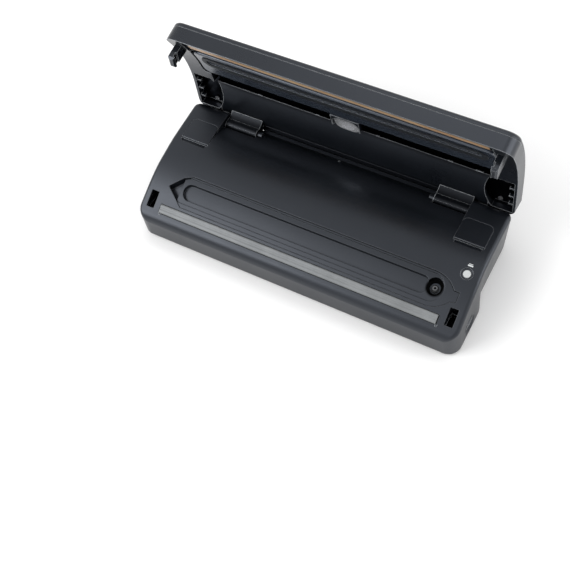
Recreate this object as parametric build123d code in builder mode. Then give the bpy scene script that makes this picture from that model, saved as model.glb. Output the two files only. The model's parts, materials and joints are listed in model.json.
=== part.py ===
"""Countertop vacuum sealer with its lid standing open.

Every piece is its own solid in parts/.  Millimetres, +X to the right along the length,
+Y to the back, +Z up.  The origin is under the middle of the base, on the worktop.
Pieces of the lid are drawn with the lid shut and then swung open about the hinge line.
"""
import os
from math import asin, cos, degrees, radians, sin, sqrt, tan

from build123d import *

os.makedirs("parts", exist_ok=True)

# ---- driving dimensions -------------------------------------------------------------
LENGTH = 370.0          # across the deck, end to end
DEPTH = 145.0           # front face to back face of the base
DECK_Z = 63.0           # level part of the deck above the worktop
FOOT_H = 3.0            # rubber feet
WALL = 2.4              # moulded wall
CREST_Y = 25.0          # where the deck starts to fall towards the front
CREST_R = 165.0         # radius of that fall
SLOPE = 25.0            # slope of the deck at the sealing strip, degrees
NOSE_R = 12.0           # roll from the deck into the front face
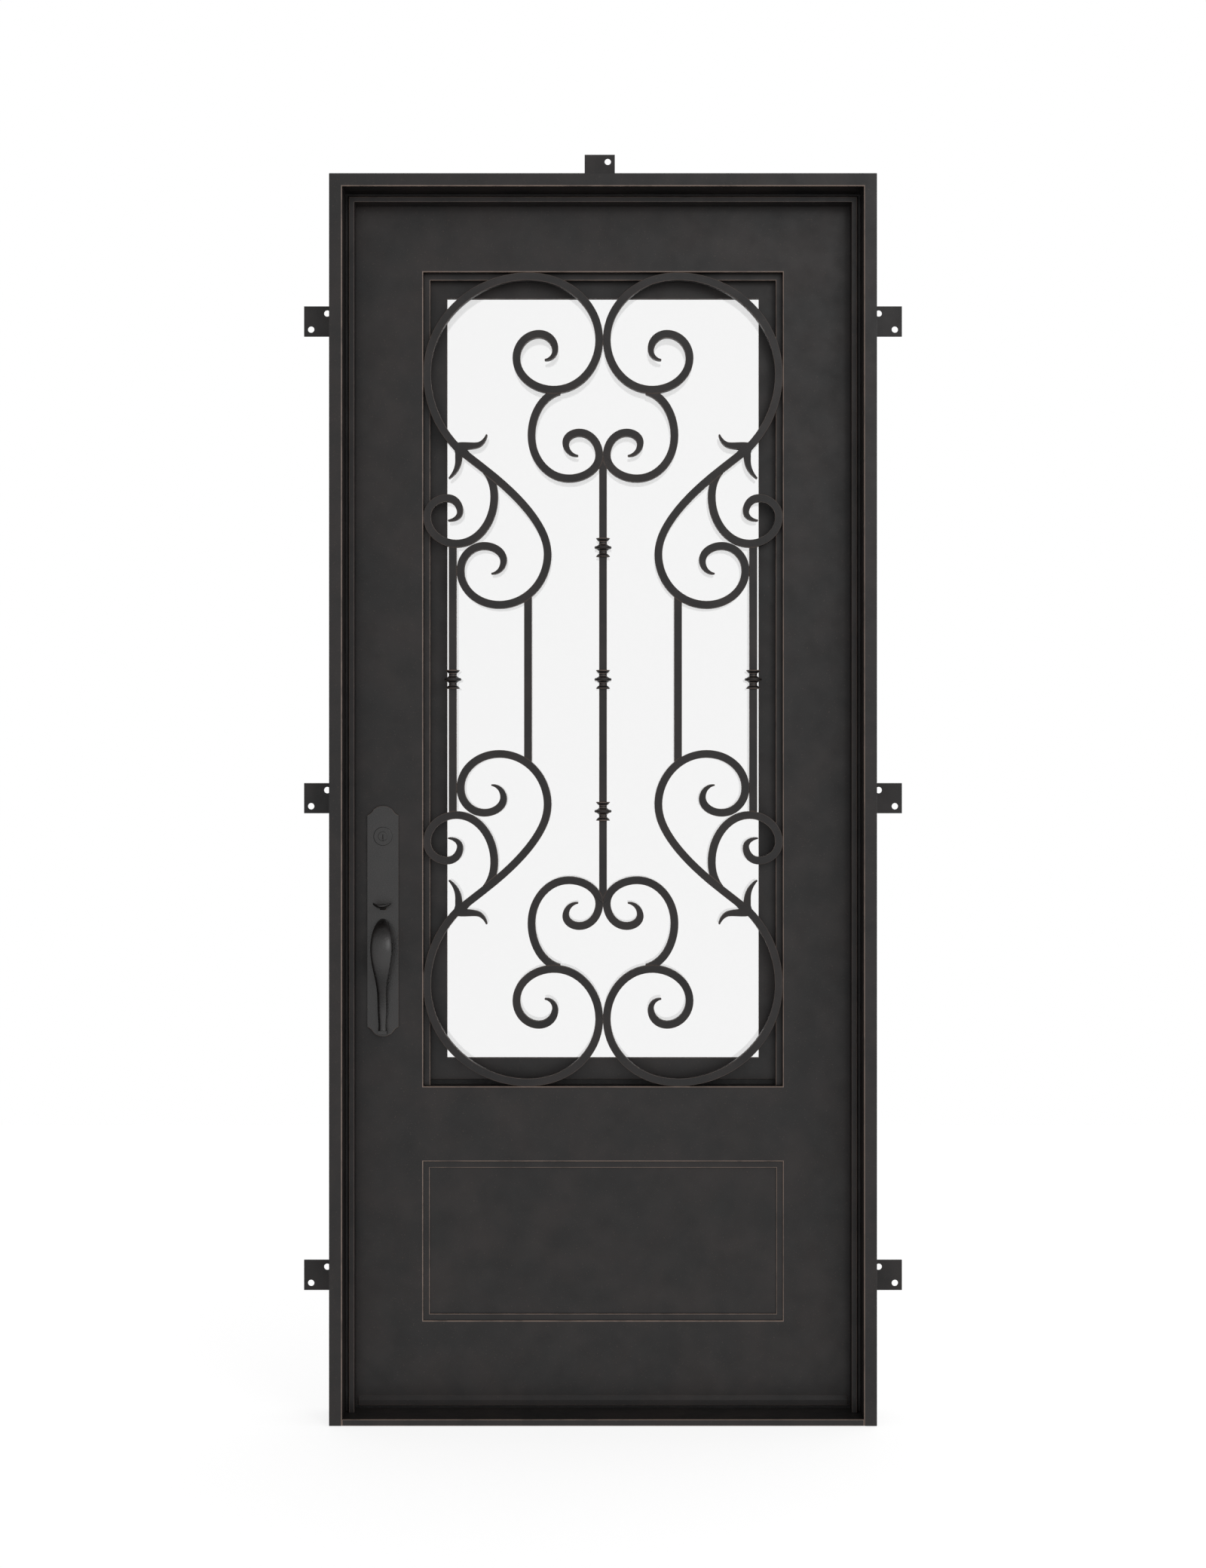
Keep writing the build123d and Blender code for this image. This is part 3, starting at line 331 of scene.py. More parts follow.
def rubbed_through_edge(name, settings, roughness=0.42, bare=0.85):
    """The same paint rubbed through to its copper brown undercoat along an edge.

    The eye sees a thin warm line along each sharp edge, dull for a few centimetres in places.
    With a small bare share, the paler line is partly a painted highlight.
    """
    material, tree, output = new_material(name)
    place = object_place(tree)
    patchy = remap(tree, noise(tree, place, 45, 3, 0.6), 0.34, 0.52, bare * 0.55, bare)
    colour = mix_colour(tree, patchy, opaque(settings.light_colour), opaque(settings.worn_colour))
    scuffs = bump(tree, noise(tree, place, 1.6, 2), 0.05, 0.4)
    shader = add_node(
        tree,
        "ShaderNodeBsdfPrincipled",
        {"Base Color": colour, "Roughness": roughness, "Normal": scuffs, "IOR": 1.5},
    )
    tree.links.new(shader.outputs[0], output.inputs[0])
    return material


def cast_and_lacquered_bronze(name, settings):
    """Sand-cast handle metal, patinated dark and lacquered.

    The eye sees a glossier charcoal than the paint, with a sandy grain that breaks up
    its highlights. The grain is drawn at 3 mm, coarser than the sand's.
    """
    material, tree, output = new_material(name)
    place = object_place(tree)
    grain = noise(tree, place, 3.0, 3, 0.65)
    clouds = remap(tree, noise(tree, place, 28, 4), 0.35, 0.7)
    patina = mix_colour(tree, clouds, opaque(settings.colour), opaque(linear_rgb("#262322")))
    flecks = remap(tree, grain, 0.6, 0.78, 0, 0.45)
    colour = mix_colour(tree, flecks, patina, opaque(settings.rubbed_colour))
    shader = add_node(
        tree,
        "ShaderNodeBsdfPrincipled",
        {
            "Base Color": colour,
            "Roughness": remap(tree, clouds, 0, 1, 0.25, 0.33),
            "Normal": bump(tree, grain, 0.5, 0.6),
            "IOR": 1.62,
        },
    )
    tree.links.new(shader.outputs[0], output.inputs[0])
    return material


def clear_double_glazing(settings):
    """Clear float glass, a sealed unit of two sheets drawn as one pane.

    The eye sees the pale wall behind it a little greyed, and faint mirror images of the
    grille's bars. The coat stands for the second sheet's reflections.
    """
    material, tree, output = new_material("clear_double_glazing")
    shader = add_node(
        tree,
        "ShaderNodeBsdfPrincipled",
        {
            "Base Color": opaque(settings.colour),
            "Roughness": 0.015,
            "IOR": 1.52,
            "Transmission Weight": 1.0,
            "Coat Weight": settings.reflection,
            "Coat Roughness": 0.03,
            "Coat IOR": 1.7,
        },
    )
    tree.links.new(shader.outputs[0], output.inputs[0])
    return material


def moulded_rubber(name):
    """Moulded sealing rubber: matt black, with a soft sheen and faint dust."""
    material, tree, output = new_material(name)
    place = object_place(tree)
    dust = remap(tree, noise(tree, place, 12, 4), 0.45, 0.75)
    colour = mix_colour(tree, dust, opaque(linear_rgb("#161616")), opaque(linear_rgb("#242322")))
    shader = add_node(
        tree,
        "ShaderNodeBsdfPrincipled",
        {
            "Base Color": colour,
            "Roughness": 0.72,
            "IOR": 1.52,
            "Normal": bump(tree, noise(tree, place, 1.5, 2), 0.05, 0.4),
        },
    )
    tree.links.new(shader.outputs[0], output.inputs[0])
    return material


def brushed_steel(name):
    """Rolled stainless plate, brushed along its length: a bright grey with fine lines."""
    material, tree, output = new_material(name)
    place = object_place(tree)
    stretched = add_node(tree, "ShaderNodeMapping", {"Vector": place, "Scale": (1, 1, 0.04)})
    lines = noise(tree, stretched.outputs[0], 0.8, 2)
    colour = mix_colour(
        tree, remap(tree, lines, 0.3, 0.7), opaque(linear_rgb("#8F8B87")), opaque(linear_rgb("#B2AEA9"))
    )
    shader = add_node(
        tree,
        "ShaderNodeBsdfPrincipled",
        {
            "Base Color": colour,
            "Metallic": 1.0,
            "Roughness": remap(tree, lines, 0.3, 0.7, 0.3, 0.42),
            "Normal": bump(tree, lines, 0.03, 0.4),
        },
    )
    tree.links.new(shader.outputs[0], output.inputs[0])
    return material


def plain_studio_paper(settings):
    """Matt white background paper: pale and even, with only a soft contact shadow.

    It glows a little, so that it is as pale as the walls where the camera sees it.
    """
    material, tree, output = new_material("plain_studio_paper")
    place = object_place(tree)
    fibres = remap(tree, noise(tree, place, 4, 2), 0.3, 0.7, 0.0, 0.3)
    colour = mix_colour(
        tree, fibres, opaque(settings.floor_colour), opaque(linear_rgb("#B2B2B2"))
    )
    shader = add_node(
        tree,
        "ShaderNodeBsdfPrincipled",
        {
            "Base Color": colour,
            "Roughness": 0.95,
            "Emission Color": (1, 1, 1, 1),
            "Emission Strength": PAPER_GLOW,
        },
    )
    tree.links.new(shader.outputs[0], output.inputs[0])
    return material


def material_named(name, make, *arguments, **options):
    """Make a material once, and find it again by its name."""
    found = bpy.data.materials.get(name)
    return found or make(name, *arguments, **options)


def painted(context):
    """The paint on flat steel."""
    return material_named("sprayed_bronze_paint", sprayed_bronze_paint, context.scene.door_paint)


def forged(context):
    """The paint on forged bars."""
    paint = context.scene.door_paint
    return material_named("forged_bronze_paint", sprayed_bronze_paint, paint, forged=True)


def worn(context):
    """Edges that are rubbed through."""
    return material_named("rubbed_through_edge", rubbed_through_edge, context.scene.door_paint)


def worn_edge_with_painted_highlight(context):
    """Edges that are only a little rubbed, their paler line partly a painted highlight."""
    paint = context.scene.door_paint
    # The paler edge line here is partly rubbed paint and partly a painted highlight.
    return material_named("softly_rubbed_edge", rubbed_through_edge, paint, bare=0.28)


def handle_metal(context):
    """The handle set's metal."""
    return material_named(
        "cast_and_lacquered_bronze", cast_and_lacquered_bronze, context.scene.door_handle
    )


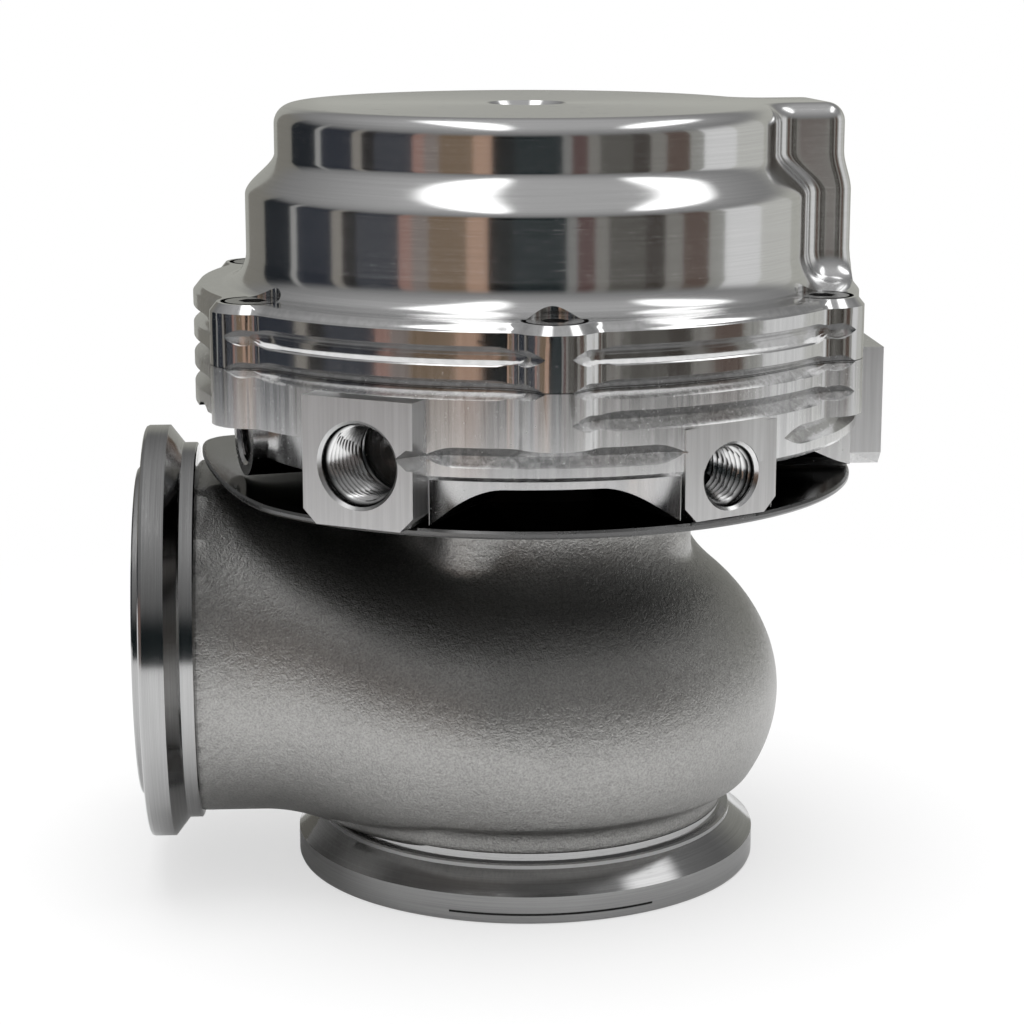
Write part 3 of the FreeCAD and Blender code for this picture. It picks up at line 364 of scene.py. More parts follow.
def milled_metal(name, light, dark, roughness, streaks=0.5, ripples=0.0):
    """Aluminium milled with the side of a cutter: upright streaks that change over the plan, cutter ripples
    in the grooves, and a dark hairline where cap and base meet."""
    shade = new_shade(name)
    x, y, z = shade.coordinates()
    streak = shade.noise(shade.vector(x, y, z * 0.03), 1500.0, 3.0, 0.65)
    broad = shade.noise(shade.vector(x, y, z * 0.25), 160.0, 2.0)
    nick = shade.noise(shade.vector(x, y, z), 2600.0, 2.0).ramp(0.68, 0.76)
    colour = shade.mixed(streak.ramp(0.3, 0.7) * 0.7 + broad * 0.3, dark, light)
    off_joint = shade.math("ABSOLUTE", z - CAP_LOW.z)
    hairline = off_joint.ramp(HAIRLINE_HALF, HAIRLINE_FADE, HAIRLINE_SHARE, 0.0)
    colour = shade.mixed(hairline, colour, grey(60))
    rough = roughness * (0.65 + streaks * streak + 0.35 * broad) + 0.1 * nick
    reach = shade.reach(x, y)
    below_wall = reach.ramp(WALL_R - 0.05 * MM, WALL_R - 0.25 * MM)
    above_root = reach.ramp(GROOVE_ROOT_R - 0.4 * MM, GROOVE_ROOT_R - 0.2 * MM)
    ripple = shade.math("SINE", z * (TAU / RIPPLE_PITCH)) * (below_wall * above_root)
    skin_height = (streak * 0.8 + nick * 0.5 + broad) * 1.2e-6
    normal = shade.bump(skin_height + ripple * ripples, 1.0, 0.6)
    return finish(shade, colour, 1.0, rough, normal)


def cast_metal(name):
    """Bead-blasted stainless casting: fine bright grain on a grey skin with slightly darker patches."""
    shade = new_shade(name)
    x, y, z = shade.coordinates()
    place = shade.vector(x, y, z)
    grain = shade.noise(place, 3600.0, 3.0, 0.65)
    coarse = shade.noise(place, 1100.0, 2.0)
    patch = shade.noise(place, 45.0, 3.0)
    tone = grain.ramp(0.25, 0.75) * 0.5 + coarse * 0.25 + patch * 0.25
    colour = shade.mixed(tone, grey(124, CAST_TINT), grey(196, CAST_TINT))
    rough = 0.24 + 0.16 * grain + 0.08 * patch
    normal = shade.bump(grain + 0.9 * coarse, 1.0e-4, 0.9)
    return finish(shade, colour, 1.0, rough, normal)


def plain_metal(name, colour, roughness):
    """Plain metal of one colour with fine even marks."""
    shade = new_shade(name)
    x, y, z = shade.coordinates()
    marks = shade.noise(shade.vector(x, y, z * 8), 1200.0, 2.0)
    dark = tuple(c * 0.8 for c in colour[:3]) + (1.0,)
    tone = shade.mixed(marks, dark, colour)
    return finish(shade, tone, 1.0, roughness * (0.8 + 0.4 * marks), shade.bump(marks, 3e-6))


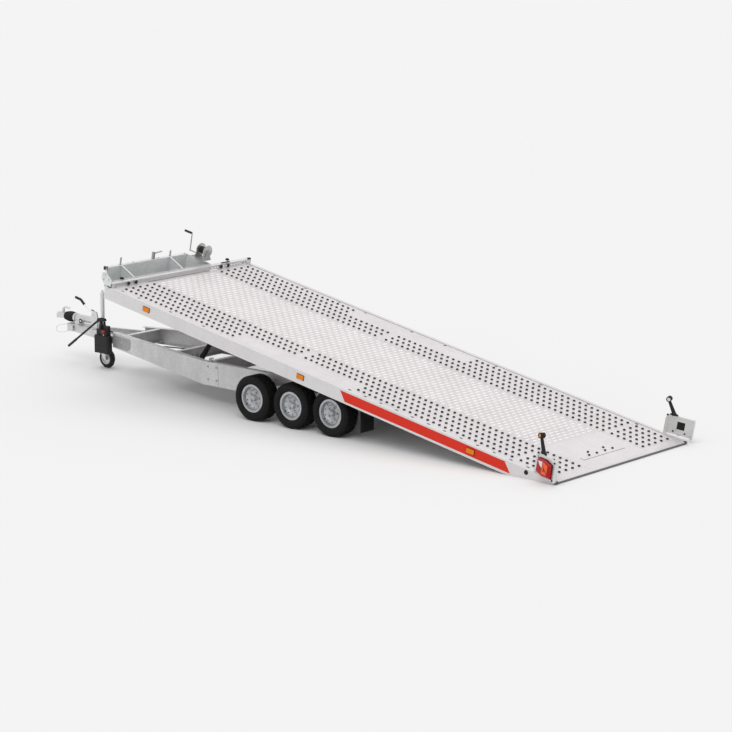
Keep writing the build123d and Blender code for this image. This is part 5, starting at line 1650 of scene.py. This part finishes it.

> _Work required_: Print from the first line through the line that contains "lid standing open.", please, including both, and leave out every line outside that stretch.

> _Answer for the task_:
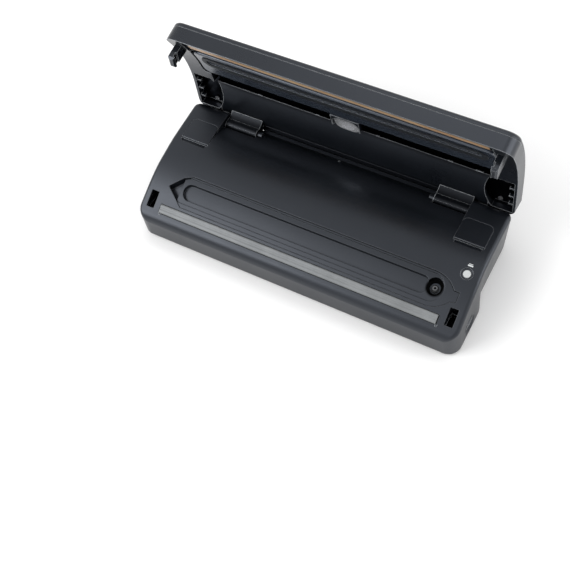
Recreate this object as parametric build123d code in builder mode. Then give the bpy scene script that makes this picture from that model, saved as model.glb. Output the two files only. The model's parts, materials and joints are listed in model.json.
=== part.py ===
"""Countertop vacuum sealer with its lid standing open.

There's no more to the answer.